Para montarem a Casa Firjan, profissionais da Federação das Indústrias visitaram centros de ponta na Europa, como o Waag Society & Fablab, em Amsterdã, e o Space 10, referência em estudos de futuro, em Copenhague. A nova economia é assunto no mundo todo. Há poucas semanas, o tema foi destaque numa reunião da Organização para a Cooperação e Desenvolvimento Econômico (OCDE), na França. O espaço de inovação carioca terá uma agenda de reflexão, concentrada no palacete histórico, com debates, palestras e workshops. Entre os encontros já previstos estão um com a neurocientista americana Vivienne Ming e outro com representantes da firma holandesa Circo, especializada em design circular, ou seja, aquele em que a concepção do produto já prevê o descarte, com o mínimo de resíduo. “Vamos trabalhar a economia do conhecimento, usando plataformas de mobilização e difusão. Para funcionar, as parcerias são fundamentais”, destaca Joaquim Falcão, professor de direito da FGV e membro da ABL, que presidirá o conselho da casa. A ideia é formar uma rede, tanto com referências lá de fora quanto com espaços de pensamento locais, como a Casa das Garças, dedicada à política econômica. Com o intuito de reforçar seu time, a Firjan pinçou profissionais que já se dedicavam ao tema, caso de Maria Isabel Oschery, ex-chefe do escritório de Atlanta da MJV, consultoria global dedicada a transformar negócios através da inovação. “Diversidade é uma das chaves nessa área. Podemos ter aqui tanto um empreendedor nato do Dona Marta quanto um especialista estrangeiro”, diz ela, coordenadora de conteúdo da Casa Firjan.

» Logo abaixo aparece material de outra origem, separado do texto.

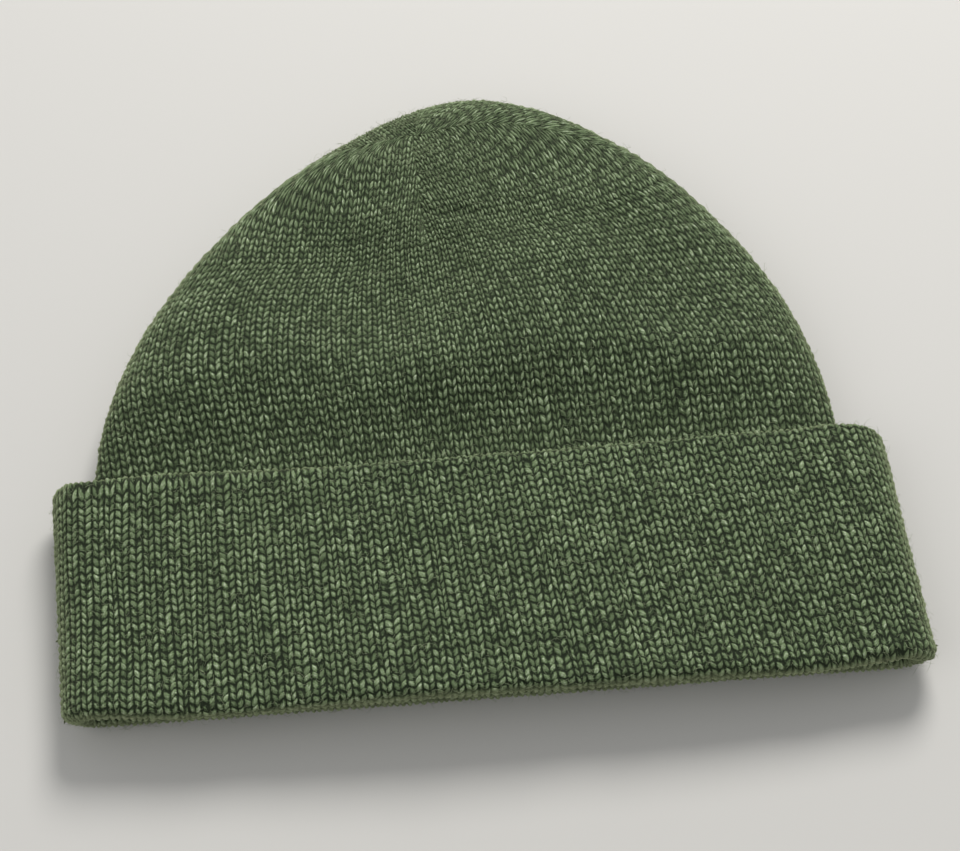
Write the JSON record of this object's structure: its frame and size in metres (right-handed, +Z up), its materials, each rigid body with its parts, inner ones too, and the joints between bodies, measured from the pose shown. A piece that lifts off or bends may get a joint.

Futuro e passado se encontram no mesmo endereço. Erguido no início do século XX, o palacete da São Clemente, em estilo eclético francês, tem sua construção atribuída aos arquitetos Joseph Gire e Armando da Silva Telles, que assinam também o Palácio Laranjeiras. Com um porte chochère — pórtico destinado a carruagens —, imponentes vitrais e pisos em mosaico de madeira e pastilhas de vidro com folhas de ouro, a sede da Casa Firjan é uma atração à parte. Além dos atributos arquitetônicos que tem, o local é um símbolo do poderio de uma família. Inicialmente de Cândido Gafrée, sócio de Eduardo Palassin, patriarca dos Guinle, ele não chegou a morar no imóvel. Deu-o de presente à afilhada, Celina Guinle, filha do sócio, na época do seu casamento com Linneo de Paula Machado, importante fazendeiro paulista e fundador do Hipódromo da Gávea. Embora muito se fale do estilo perdulário dos Guinle, a família foi grande empreendedora. Entre outros, deteve por 100 anos a concessão do Porto de Santos. Além de Celina, que teve quatro filhos e ficou viúva nos anos 40, viveu na casa seu irmão Guilherme. “Ele foi de importância crucial no desenvolvimento do país. Foi um dos responsáveis pela construção da CSN e precursor da exploração de petróleo no Brasil”, diz Clóvis Bulcão, autor do livro Os Guinle. Junto com a restauração da mansão, foi erguido um prédio com tudo o que a modernidade preconiza. Com fachada de vidro, telhado verde, brises de madeira que regulam a incidência do sol e detalhes em amarelo, a cor do conhecimento, o imóvel prevê economia de energia e reaproveitamento de água pluvial. “A sustentabilidade, os espaços multiúso e o cuidado em não tirar o protagonismo do palacete deram o tom do projeto”, explica o arquiteto Thorsten Nolte, vencedor do concurso realizado pela Federação das Indústrias.
A Casa Firjan surge num momento em que cada vez mais se aventam novas tecnologias, como a internet das coisas (objetos do cotidiano, como geladeira ou carro, conectados à rede, agindo de modo inteligente e sensorial), enquanto modelos de negócio, consumo e trabalho são postos em xeque. Se no passado os ciclos de conhecimento levavam 100 anos, esse período caiu para uma década com a web, e agora se estima que, em breve, esse tempo seja reduzido para doze horas. Quando se imaginaria, por exemplo, que o maior concorrente dos hotéis viria de uma tela de computador ou celular, na forma de aplicativo (Airbnb)? “Os ciclos estão cada vez mais curtos. Ninguém mais se prepara para ficar trinta anos numa empresa. É uma época de dor, mas também de muita oportunidade”, avalia Renato Mendes, autor do livro Mude Ou Morra, com palestra já agendada no centro de inovação em Botafogo. Para diminuir a ansiedade diante de tantos desafios, e da velocidade com que se apresentam, o espaço oferecerá atividades socioemocionais, como o mindfulness. Mas nada de certezas absolutas nem discursos cristalizados. “A cada seis meses vamos analisar o mercado e repensar o conteúdo”, explica o gerente do endereço, Gabriel Pinto. Como o cenário que se apresenta, a Casa Firjan estará sempre se transformando.